GLMMLasso: An Algorithm for High-Dimensional Generalized Linear Mixed Models Using L1-Penalization

TL;DR

This paper introduces GLMMLasso, an L1-penalized algorithm designed for high-dimensional generalized linear mixed models, enabling effective variable screening and correction through refitting, with implementation in an R package.

Contribution

The paper presents a novel L1-penalized algorithm specifically for high-dimensional GLMMs, including a variable screening method and a refitting step to improve accuracy.

Findings

Effective variable screening in high-dimensional GLMMs

Improved model fitting through refitting after screening

Algorithm demonstrated on simulated and real data

Abstract

We propose an L1-penalized algorithm for fitting high-dimensional generalized linear mixed models.
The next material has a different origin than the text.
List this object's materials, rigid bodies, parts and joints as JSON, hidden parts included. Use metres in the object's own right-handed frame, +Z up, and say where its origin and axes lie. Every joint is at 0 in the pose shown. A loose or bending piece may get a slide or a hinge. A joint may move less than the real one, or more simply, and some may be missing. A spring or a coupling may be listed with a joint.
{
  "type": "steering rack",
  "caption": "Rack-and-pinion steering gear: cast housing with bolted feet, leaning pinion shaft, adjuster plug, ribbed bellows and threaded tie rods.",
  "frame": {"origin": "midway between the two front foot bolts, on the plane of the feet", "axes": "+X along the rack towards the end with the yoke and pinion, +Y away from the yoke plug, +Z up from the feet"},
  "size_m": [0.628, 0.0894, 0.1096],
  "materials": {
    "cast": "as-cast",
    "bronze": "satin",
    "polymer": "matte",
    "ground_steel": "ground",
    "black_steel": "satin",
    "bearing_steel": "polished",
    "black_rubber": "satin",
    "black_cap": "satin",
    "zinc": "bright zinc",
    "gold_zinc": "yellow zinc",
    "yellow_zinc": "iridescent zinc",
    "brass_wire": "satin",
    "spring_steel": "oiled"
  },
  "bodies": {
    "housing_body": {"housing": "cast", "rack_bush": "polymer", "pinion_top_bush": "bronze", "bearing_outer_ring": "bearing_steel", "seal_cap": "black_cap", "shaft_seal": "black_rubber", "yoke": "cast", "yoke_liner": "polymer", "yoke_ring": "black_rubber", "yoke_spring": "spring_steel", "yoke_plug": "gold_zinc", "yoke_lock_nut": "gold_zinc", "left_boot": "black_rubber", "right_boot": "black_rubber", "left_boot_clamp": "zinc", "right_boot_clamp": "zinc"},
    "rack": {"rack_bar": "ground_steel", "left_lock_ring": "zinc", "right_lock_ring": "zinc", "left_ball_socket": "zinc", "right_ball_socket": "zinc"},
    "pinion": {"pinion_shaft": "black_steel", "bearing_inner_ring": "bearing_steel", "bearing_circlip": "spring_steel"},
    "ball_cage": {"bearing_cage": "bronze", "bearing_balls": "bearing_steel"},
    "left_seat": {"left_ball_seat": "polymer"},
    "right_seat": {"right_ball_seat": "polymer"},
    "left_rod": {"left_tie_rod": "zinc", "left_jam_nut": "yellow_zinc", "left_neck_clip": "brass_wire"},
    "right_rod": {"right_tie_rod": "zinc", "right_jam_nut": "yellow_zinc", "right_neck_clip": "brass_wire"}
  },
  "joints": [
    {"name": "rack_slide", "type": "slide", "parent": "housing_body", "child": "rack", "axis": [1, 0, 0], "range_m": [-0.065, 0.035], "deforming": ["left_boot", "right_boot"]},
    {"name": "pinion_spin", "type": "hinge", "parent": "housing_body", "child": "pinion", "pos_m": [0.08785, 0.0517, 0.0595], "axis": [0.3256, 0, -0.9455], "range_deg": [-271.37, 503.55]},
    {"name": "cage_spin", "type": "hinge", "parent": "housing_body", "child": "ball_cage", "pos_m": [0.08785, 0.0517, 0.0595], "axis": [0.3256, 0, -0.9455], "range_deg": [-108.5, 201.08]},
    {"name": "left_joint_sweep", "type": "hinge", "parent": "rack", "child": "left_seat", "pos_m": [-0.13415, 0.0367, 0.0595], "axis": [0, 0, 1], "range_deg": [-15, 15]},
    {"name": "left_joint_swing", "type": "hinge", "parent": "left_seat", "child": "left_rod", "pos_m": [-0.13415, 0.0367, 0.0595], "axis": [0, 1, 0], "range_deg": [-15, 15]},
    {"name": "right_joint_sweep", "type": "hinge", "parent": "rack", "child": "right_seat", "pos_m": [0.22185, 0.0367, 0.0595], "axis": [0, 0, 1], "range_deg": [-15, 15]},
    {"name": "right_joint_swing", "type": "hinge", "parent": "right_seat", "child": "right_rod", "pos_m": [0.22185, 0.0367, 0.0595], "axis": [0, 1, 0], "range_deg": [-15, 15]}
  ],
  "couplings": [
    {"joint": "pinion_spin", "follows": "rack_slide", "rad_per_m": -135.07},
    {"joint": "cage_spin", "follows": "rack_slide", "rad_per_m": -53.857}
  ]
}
Generalized linear mixed models (GLMMs) can be viewed as an extension of generalized linear models for clustered observations. This Lasso-type approach for GLMMs should be mainly used as variable screening method to reduce the number of variables below the sample size. We then suggest a refitting by maximum likelihood based on the selected variables only. This is an effective correction to overcome problems stemming from the variable screening procedure which are more severe with GLMMs. We illustrate the performance of our algorithm on simulated as well as on real data examples. Supplemental materials are available online and the algorithm is implemented in the R package glmmixedlasso.